● Problem requirements
Output the lines below exactly, please, from the first line until the line with "element.color = (*colour, 1)", counting both.

● Information shown
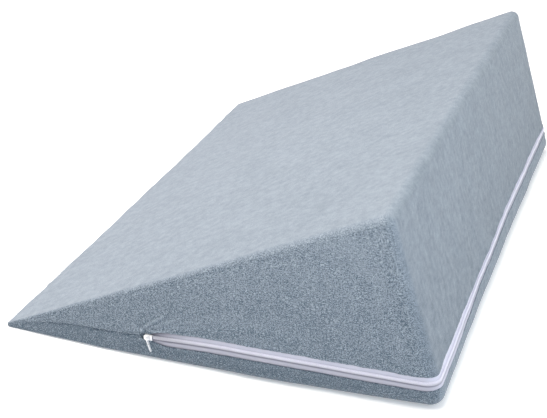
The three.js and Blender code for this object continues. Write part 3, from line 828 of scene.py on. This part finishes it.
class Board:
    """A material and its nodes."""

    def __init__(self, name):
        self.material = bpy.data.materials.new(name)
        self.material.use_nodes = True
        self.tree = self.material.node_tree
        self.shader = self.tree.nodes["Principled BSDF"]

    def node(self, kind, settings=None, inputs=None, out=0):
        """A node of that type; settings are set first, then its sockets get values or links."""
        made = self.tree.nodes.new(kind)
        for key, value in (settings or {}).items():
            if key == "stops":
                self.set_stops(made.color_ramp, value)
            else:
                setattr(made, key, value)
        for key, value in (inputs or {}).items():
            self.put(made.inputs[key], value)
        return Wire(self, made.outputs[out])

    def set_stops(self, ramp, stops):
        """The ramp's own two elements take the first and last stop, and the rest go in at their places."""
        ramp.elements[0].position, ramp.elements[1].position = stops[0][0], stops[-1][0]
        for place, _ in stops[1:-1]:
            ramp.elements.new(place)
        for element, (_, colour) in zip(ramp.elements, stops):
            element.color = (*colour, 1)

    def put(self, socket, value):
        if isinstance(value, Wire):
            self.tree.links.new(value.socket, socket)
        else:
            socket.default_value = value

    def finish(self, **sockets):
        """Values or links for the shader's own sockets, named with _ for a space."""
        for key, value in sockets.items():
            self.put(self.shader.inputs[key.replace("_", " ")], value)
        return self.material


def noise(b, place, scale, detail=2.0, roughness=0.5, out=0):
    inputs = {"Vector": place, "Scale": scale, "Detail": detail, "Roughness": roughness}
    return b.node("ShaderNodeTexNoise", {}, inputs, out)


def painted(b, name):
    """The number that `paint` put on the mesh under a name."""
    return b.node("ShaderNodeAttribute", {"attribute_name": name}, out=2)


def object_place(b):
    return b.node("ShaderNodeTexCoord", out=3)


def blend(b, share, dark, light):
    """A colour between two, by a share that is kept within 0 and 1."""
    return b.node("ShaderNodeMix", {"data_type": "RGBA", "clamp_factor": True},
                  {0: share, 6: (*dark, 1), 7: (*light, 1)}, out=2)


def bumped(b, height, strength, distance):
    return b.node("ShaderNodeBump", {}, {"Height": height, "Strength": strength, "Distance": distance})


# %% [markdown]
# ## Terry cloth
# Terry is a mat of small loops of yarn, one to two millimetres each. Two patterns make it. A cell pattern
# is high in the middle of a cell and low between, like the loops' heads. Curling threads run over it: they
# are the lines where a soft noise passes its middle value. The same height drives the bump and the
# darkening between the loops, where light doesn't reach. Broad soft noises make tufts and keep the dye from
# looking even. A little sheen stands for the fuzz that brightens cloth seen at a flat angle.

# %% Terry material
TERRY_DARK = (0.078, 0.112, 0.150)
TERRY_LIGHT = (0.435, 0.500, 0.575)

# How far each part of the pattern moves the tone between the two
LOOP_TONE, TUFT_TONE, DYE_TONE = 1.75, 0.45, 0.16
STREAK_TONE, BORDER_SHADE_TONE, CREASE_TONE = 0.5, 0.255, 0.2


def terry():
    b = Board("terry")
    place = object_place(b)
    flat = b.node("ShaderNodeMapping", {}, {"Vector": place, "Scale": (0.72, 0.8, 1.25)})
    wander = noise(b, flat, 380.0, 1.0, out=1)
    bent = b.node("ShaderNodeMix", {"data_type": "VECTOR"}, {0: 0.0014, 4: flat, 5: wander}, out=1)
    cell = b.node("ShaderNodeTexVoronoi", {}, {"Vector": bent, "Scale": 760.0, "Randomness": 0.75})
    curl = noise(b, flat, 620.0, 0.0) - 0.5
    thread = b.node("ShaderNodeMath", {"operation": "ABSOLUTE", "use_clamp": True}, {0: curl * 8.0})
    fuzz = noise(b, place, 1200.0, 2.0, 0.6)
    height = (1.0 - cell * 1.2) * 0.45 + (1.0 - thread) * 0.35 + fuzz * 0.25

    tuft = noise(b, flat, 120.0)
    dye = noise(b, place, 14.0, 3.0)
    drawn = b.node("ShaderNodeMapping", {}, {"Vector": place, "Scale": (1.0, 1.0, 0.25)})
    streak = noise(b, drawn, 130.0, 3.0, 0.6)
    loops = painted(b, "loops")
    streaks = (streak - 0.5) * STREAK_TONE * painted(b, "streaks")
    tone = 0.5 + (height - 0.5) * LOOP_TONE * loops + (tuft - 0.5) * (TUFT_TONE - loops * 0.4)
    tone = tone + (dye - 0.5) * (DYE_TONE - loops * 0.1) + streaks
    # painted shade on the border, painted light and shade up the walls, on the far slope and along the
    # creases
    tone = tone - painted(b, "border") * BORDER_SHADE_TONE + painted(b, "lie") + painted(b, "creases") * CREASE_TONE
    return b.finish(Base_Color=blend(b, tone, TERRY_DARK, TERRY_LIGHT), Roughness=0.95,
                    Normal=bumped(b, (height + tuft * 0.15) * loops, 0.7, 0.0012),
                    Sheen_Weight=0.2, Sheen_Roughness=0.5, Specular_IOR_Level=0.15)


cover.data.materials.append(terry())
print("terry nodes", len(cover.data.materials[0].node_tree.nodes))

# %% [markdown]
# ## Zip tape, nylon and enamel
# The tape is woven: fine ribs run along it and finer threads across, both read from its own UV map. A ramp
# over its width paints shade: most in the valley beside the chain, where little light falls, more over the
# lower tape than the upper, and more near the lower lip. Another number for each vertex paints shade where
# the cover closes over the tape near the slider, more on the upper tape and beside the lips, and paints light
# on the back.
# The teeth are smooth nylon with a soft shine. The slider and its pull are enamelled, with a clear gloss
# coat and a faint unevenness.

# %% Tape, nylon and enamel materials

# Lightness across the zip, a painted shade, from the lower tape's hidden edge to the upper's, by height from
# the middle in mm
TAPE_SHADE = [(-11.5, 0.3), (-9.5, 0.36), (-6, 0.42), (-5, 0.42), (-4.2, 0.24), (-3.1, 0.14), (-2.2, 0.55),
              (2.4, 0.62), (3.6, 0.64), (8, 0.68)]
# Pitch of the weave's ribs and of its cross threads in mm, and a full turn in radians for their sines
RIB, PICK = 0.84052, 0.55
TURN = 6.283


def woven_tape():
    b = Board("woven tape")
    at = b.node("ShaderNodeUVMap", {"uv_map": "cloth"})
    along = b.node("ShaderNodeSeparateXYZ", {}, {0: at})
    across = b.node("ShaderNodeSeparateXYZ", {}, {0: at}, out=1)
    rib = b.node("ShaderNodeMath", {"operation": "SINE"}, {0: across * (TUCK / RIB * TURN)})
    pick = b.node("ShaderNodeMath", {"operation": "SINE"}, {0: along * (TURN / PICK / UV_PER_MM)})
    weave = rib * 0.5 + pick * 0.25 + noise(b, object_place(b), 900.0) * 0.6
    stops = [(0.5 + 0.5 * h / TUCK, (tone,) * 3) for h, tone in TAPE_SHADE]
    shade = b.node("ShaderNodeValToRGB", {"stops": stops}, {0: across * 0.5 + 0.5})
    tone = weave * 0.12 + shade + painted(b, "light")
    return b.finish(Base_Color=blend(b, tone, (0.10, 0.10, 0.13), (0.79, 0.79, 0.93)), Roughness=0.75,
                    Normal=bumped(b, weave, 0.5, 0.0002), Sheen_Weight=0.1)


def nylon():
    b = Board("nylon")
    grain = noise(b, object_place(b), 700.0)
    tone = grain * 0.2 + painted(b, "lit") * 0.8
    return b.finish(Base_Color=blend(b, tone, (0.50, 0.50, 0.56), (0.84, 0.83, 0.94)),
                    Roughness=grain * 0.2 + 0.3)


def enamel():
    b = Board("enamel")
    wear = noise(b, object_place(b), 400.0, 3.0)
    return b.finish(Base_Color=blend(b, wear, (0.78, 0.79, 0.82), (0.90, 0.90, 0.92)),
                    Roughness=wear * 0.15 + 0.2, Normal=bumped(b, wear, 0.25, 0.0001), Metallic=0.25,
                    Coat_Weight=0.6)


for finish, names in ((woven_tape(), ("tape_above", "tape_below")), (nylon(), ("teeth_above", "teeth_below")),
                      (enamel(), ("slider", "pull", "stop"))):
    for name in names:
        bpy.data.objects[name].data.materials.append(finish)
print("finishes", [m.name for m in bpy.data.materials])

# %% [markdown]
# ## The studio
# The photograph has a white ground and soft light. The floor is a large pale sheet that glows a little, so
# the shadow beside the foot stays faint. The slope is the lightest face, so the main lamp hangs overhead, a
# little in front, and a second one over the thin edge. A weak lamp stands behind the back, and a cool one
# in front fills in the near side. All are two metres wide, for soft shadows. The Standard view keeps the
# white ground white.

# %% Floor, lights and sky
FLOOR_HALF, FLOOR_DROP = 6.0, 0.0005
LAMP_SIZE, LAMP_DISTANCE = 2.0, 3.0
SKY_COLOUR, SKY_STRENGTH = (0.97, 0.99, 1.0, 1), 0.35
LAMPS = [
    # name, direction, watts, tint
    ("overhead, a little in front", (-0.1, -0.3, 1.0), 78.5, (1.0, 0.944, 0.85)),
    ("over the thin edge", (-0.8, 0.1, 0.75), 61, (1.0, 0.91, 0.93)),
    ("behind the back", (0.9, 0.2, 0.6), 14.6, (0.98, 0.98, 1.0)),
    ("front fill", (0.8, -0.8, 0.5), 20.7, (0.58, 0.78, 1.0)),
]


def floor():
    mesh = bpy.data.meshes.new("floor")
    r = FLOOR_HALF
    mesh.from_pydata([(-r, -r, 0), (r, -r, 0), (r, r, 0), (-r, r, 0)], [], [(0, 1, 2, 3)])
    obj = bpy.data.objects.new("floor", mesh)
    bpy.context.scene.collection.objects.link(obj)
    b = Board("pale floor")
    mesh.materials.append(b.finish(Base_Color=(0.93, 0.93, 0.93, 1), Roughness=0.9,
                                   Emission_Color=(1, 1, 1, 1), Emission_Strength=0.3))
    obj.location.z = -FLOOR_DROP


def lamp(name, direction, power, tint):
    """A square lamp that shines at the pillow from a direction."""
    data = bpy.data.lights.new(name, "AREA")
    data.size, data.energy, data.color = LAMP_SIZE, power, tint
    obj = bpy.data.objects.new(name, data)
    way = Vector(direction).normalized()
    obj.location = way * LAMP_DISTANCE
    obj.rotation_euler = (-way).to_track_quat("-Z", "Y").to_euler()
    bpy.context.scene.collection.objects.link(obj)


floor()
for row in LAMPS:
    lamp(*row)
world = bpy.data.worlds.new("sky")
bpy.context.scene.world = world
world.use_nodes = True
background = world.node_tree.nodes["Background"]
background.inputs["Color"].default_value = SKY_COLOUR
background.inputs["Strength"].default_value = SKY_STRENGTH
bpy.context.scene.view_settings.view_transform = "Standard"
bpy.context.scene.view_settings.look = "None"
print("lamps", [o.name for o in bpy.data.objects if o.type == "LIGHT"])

● Completed exercise
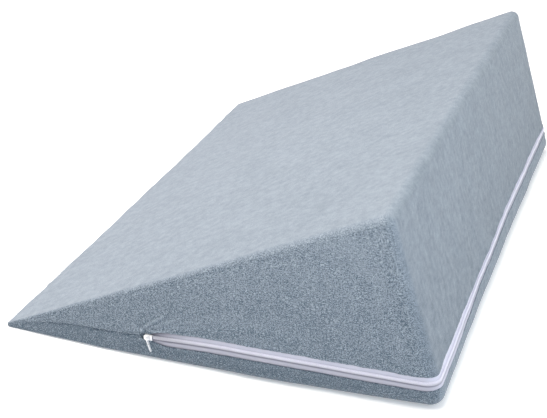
The three.js and Blender code for this object continues. Write part 3, from line 828 of scene.py on. This part finishes it.
class Board:
    """A material and its nodes."""

    def __init__(self, name):
        self.material = bpy.data.materials.new(name)
        self.material.use_nodes = True
        self.tree = self.material.node_tree
        self.shader = self.tree.nodes["Principled BSDF"]

    def node(self, kind, settings=None, inputs=None, out=0):
        """A node of that type; settings are set first, then its sockets get values or links."""
        made = self.tree.nodes.new(kind)
        for key, value in (settings or {}).items():
            if key == "stops":
                self.set_stops(made.color_ramp, value)
            else:
                setattr(made, key, value)
        for key, value in (inputs or {}).items():
            self.put(made.inputs[key], value)
        return Wire(self, made.outputs[out])

    def set_stops(self, ramp, stops):
        """The ramp's own two elements take the first and last stop, and the rest go in at their places."""
        ramp.elements[0].position, ramp.elements[1].position = stops[0][0], stops[-1][0]
        for place, _ in stops[1:-1]:
            ramp.elements.new(place)
        for element, (_, colour) in zip(ramp.elements, stops):
            element.color = (*colour, 1)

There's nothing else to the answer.